Campus News

Selig Center forecast predicts sustained, but subdued economic recovery in 2010 for Georgia

Robert Sumichrast 2010 Economic Outlook
Terry College Dean Robert Sumichrast addresses the luncheon crowd about the 2010 economic outlook for Georgia.

Selig Center forecast predicts sustained, but subdued economic recovery in 2010 for Georgia

Eighteen months of recession came to a statistical end in June, but what has followed since then hasn’t felt much like a recovery, said Robert T. Sumichrast, dean of the Terry College of Business, at the 27th annual Georgia Economic Outlook luncheon held Dec. 15 in Atlanta and hosted by UGA’s Terry College of Business.

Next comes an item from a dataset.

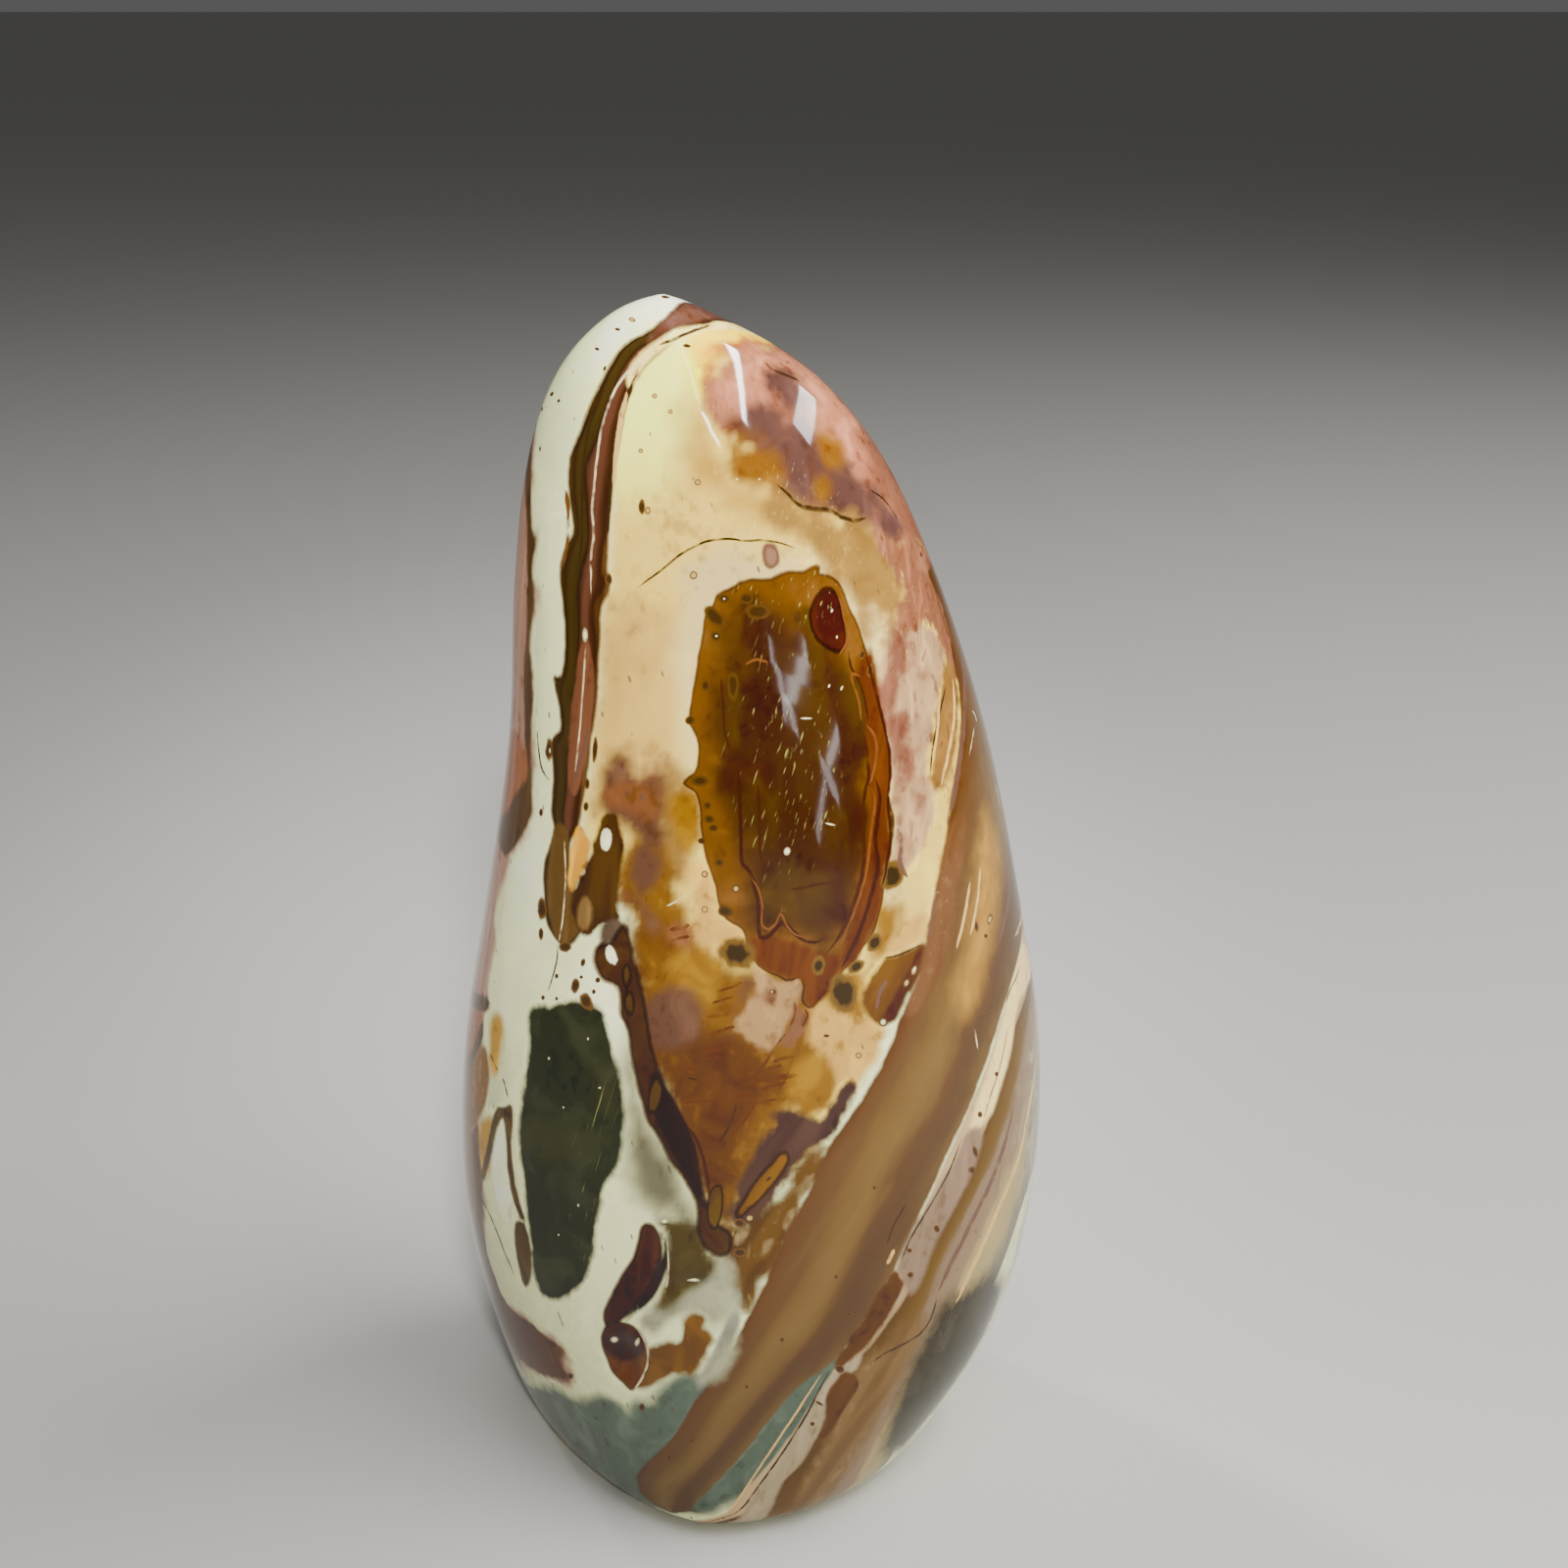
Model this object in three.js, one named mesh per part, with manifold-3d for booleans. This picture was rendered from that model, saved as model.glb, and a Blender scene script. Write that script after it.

“We still feel awful,” he said in the 2010 forecast of the Selig Center for Economic Growth. “Employment is declining. Non-residential property is plunging. Consumer spending is restrained. Capital needs reallocation. And on top of all that, the banking system is not completely fixed, with too many banks still holding onto assets that are clearly distressed.
“Despite this list of concerns,” he said, “our forecast is for the recovery to be sustained.”

Even though the economy has bottomed out and is not expected to dip a second time into recessionary levels, it will be the most subdued bounceback in consumer spending since World War II.

“A slow rebound after a deep recession like this is unusual,” Sumichrast said, “but this upturn will be different. Our recovery will be slow and bumpy. You can expect Georgia’s economy to underperform the national economy until real estate and construction stabilize sometime in 2011.”

Georgia will continue to suffer from its exposure to the real estate downturn, which was the epicenter of this recession.

The Selig Center forecast anticipates that consumer spending in Georgia will increase only about 1 percent in 2010. As the recession deepened and job losses mounted, households shifted from spending to saving and the higher savings rates have become another drag on the recovery.

“Only in 2011 will Georgia’s overall construction industry begin to make significant contributions to the state’s economic growth,” Sumichrast said. “Until that happens, Georgia’s economic recovery will continue to proceed more slowly than the nation’s.”